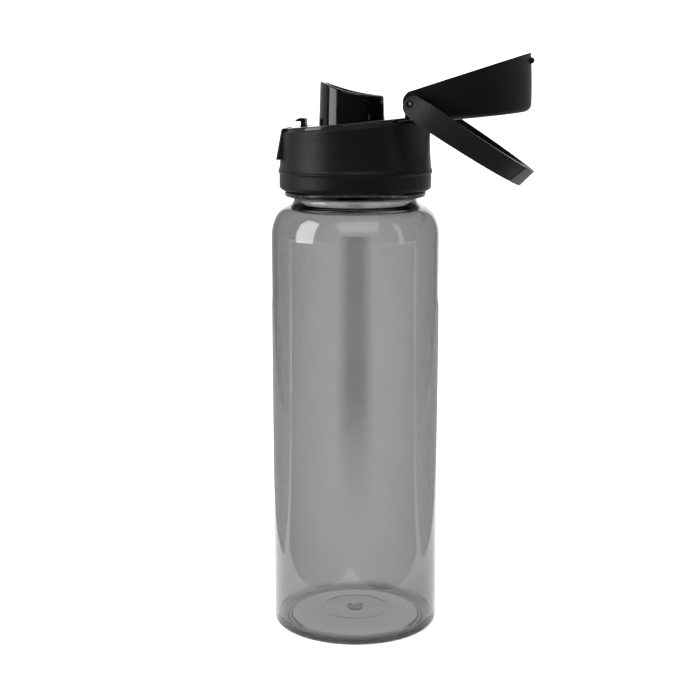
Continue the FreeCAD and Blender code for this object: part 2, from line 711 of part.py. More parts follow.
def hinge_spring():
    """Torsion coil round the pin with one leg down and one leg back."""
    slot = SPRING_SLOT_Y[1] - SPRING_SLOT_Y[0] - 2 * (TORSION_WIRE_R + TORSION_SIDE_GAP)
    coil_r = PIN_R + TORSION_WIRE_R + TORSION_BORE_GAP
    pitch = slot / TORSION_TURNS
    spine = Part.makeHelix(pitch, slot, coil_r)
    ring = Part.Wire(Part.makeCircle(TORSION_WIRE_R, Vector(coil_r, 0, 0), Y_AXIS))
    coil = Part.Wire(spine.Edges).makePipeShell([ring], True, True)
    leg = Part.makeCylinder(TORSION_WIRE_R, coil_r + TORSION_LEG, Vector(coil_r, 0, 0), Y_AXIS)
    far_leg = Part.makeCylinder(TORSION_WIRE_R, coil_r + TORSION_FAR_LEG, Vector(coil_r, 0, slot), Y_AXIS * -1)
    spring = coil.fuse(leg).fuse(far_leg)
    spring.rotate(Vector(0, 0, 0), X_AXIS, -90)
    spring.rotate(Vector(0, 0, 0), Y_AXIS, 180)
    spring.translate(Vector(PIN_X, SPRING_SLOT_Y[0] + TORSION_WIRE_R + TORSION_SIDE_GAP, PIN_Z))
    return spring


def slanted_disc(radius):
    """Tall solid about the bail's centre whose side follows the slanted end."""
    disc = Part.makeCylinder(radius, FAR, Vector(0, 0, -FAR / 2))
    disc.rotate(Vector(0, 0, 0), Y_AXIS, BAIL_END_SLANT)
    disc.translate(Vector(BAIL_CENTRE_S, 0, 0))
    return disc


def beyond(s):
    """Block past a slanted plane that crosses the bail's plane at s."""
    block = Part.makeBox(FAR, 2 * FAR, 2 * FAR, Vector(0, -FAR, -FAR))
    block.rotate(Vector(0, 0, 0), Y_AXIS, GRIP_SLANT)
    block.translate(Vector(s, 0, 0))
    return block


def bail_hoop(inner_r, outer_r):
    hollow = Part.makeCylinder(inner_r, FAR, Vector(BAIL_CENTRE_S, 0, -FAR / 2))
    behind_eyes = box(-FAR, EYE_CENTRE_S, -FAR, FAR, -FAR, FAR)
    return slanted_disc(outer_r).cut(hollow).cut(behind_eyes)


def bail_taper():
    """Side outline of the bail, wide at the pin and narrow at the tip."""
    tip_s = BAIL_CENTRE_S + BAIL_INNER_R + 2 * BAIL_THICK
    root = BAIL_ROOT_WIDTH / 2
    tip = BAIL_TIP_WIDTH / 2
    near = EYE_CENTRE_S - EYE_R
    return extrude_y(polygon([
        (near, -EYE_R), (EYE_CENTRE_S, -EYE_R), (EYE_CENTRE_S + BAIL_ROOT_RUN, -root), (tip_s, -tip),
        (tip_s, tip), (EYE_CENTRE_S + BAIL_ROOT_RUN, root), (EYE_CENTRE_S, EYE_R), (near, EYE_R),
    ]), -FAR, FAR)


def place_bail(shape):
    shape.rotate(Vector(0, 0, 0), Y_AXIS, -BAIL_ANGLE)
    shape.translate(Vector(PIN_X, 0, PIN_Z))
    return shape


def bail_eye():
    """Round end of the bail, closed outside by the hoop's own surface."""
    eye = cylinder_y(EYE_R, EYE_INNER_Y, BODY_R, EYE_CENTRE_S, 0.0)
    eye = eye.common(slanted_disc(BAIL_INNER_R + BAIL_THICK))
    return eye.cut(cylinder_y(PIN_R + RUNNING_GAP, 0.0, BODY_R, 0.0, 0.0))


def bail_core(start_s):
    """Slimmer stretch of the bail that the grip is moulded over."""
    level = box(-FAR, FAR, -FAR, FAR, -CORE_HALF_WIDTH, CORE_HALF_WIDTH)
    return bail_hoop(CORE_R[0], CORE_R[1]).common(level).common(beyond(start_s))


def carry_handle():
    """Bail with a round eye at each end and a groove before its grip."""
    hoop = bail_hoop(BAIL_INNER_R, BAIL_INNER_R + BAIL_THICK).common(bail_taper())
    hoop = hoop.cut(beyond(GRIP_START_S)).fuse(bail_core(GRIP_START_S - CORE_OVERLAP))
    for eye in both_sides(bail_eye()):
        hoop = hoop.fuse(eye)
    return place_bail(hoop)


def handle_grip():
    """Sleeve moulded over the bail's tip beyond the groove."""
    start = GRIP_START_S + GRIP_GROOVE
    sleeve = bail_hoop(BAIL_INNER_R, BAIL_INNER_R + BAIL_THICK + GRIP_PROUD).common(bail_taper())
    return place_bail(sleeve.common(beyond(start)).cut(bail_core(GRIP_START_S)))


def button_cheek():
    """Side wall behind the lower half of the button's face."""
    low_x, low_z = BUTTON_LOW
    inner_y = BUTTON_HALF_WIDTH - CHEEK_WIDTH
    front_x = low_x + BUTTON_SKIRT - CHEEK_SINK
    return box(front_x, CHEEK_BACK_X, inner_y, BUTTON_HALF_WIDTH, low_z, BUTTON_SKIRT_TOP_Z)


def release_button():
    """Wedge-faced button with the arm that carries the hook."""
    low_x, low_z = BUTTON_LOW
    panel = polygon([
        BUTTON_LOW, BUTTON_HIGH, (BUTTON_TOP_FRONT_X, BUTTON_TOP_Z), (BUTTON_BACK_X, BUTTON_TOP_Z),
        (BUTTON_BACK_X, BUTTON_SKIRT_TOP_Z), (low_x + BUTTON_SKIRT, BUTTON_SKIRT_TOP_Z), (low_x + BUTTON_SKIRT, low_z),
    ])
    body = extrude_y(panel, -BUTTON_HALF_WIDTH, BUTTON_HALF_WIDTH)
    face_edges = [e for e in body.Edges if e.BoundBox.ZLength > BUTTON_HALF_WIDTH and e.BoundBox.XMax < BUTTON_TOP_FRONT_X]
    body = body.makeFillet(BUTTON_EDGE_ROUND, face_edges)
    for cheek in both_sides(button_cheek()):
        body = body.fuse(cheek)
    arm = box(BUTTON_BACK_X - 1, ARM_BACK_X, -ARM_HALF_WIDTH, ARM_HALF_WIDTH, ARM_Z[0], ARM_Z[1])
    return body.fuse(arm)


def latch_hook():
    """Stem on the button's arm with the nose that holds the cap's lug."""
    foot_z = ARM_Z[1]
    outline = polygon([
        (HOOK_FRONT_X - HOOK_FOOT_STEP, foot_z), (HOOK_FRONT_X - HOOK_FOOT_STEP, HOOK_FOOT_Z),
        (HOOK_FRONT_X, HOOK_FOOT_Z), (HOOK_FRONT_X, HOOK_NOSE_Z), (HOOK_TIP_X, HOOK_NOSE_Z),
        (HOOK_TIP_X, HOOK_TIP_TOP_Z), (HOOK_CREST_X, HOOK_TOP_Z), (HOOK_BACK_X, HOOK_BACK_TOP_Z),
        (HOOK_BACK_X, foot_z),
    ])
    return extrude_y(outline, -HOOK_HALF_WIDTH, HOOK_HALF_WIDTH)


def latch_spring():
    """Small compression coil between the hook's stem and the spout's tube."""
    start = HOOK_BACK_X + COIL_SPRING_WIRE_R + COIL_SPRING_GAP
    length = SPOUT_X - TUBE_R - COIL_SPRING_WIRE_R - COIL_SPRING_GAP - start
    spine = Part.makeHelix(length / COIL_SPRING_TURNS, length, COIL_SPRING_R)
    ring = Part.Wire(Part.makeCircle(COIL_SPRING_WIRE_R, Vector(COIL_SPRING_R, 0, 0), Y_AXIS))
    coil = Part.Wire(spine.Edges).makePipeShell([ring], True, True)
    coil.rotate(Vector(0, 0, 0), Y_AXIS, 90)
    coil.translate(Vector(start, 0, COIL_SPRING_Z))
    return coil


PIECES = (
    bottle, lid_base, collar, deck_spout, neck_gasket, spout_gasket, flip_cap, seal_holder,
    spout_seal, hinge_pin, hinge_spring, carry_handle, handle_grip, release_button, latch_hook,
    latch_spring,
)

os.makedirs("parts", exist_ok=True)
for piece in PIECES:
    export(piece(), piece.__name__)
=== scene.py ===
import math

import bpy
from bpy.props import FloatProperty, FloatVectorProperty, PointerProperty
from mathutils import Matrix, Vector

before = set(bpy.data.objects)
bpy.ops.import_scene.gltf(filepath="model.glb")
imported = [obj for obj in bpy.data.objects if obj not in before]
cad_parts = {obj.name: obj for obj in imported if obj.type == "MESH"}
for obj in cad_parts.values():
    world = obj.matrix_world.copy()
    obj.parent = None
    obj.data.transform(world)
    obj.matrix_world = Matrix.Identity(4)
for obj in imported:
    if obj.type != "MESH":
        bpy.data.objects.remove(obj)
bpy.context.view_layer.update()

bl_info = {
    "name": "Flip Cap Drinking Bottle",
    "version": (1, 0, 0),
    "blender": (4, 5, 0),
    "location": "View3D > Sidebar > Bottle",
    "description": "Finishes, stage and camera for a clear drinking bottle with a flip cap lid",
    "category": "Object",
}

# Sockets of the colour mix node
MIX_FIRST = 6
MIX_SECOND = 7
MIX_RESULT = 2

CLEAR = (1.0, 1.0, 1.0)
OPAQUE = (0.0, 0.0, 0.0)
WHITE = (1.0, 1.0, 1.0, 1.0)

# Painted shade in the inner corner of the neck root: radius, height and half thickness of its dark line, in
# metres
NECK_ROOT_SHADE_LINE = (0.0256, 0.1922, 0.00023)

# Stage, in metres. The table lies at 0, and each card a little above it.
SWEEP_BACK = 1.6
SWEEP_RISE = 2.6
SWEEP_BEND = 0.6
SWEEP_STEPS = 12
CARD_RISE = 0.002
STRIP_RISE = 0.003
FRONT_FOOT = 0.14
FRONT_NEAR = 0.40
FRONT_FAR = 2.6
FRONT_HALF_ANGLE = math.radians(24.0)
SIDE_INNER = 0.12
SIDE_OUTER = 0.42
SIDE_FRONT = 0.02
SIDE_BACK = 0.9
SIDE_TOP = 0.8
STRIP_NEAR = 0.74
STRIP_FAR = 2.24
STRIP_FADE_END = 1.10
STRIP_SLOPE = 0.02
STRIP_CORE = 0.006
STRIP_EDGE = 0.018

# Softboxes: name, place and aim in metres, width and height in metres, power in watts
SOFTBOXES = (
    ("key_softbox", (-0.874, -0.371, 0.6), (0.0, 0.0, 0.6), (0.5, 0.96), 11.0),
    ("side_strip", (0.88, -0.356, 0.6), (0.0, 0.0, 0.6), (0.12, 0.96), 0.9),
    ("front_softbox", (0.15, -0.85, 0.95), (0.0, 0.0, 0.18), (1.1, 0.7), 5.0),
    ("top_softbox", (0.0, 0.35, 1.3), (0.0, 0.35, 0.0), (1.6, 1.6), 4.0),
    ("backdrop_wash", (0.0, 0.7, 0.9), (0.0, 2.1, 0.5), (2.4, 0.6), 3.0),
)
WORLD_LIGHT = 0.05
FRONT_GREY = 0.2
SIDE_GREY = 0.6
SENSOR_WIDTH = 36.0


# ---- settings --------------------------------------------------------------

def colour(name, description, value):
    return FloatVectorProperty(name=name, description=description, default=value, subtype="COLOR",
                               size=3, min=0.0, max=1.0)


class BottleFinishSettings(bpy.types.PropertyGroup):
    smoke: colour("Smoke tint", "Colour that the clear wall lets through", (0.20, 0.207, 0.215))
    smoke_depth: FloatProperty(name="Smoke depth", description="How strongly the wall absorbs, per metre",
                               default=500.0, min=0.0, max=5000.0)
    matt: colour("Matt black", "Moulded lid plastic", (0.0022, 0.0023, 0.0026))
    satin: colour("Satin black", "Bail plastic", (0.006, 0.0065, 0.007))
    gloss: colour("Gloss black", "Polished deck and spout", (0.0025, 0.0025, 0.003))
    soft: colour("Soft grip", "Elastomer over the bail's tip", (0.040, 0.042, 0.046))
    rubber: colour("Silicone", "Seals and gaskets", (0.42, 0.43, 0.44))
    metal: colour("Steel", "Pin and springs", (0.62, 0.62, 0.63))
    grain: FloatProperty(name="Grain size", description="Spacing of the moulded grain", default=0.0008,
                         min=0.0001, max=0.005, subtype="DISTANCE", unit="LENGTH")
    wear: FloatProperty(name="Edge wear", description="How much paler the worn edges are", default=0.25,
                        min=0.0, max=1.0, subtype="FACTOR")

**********

◆ DESCRIPTION OF THE TASK: Give back, exactly as written, each line from the one that contains "coil.rotate(Vector(0, 0, 0), Y_AXIS, 90)" through the one that contains "before = set(bpy.data.objects)".

◆ COMPLETED TASK:
    coil.rotate(Vector(0, 0, 0), Y_AXIS, 90)
    coil.translate(Vector(start, 0, COIL_SPRING_Z))
    return coil


PIECES = (
    bottle, lid_base, collar, deck_spout, neck_gasket, spout_gasket, flip_cap, seal_holder,
    spout_seal, hinge_pin, hinge_spring, carry_handle, handle_grip, release_button, latch_hook,
    latch_spring,
)

os.makedirs("parts", exist_ok=True)
for piece in PIECES:
    export(piece(), piece.__name__)
=== scene.py ===
import math

import bpy
from bpy.props import FloatProperty, FloatVectorProperty, PointerProperty
from mathutils import Matrix, Vector

before = set(bpy.data.objects)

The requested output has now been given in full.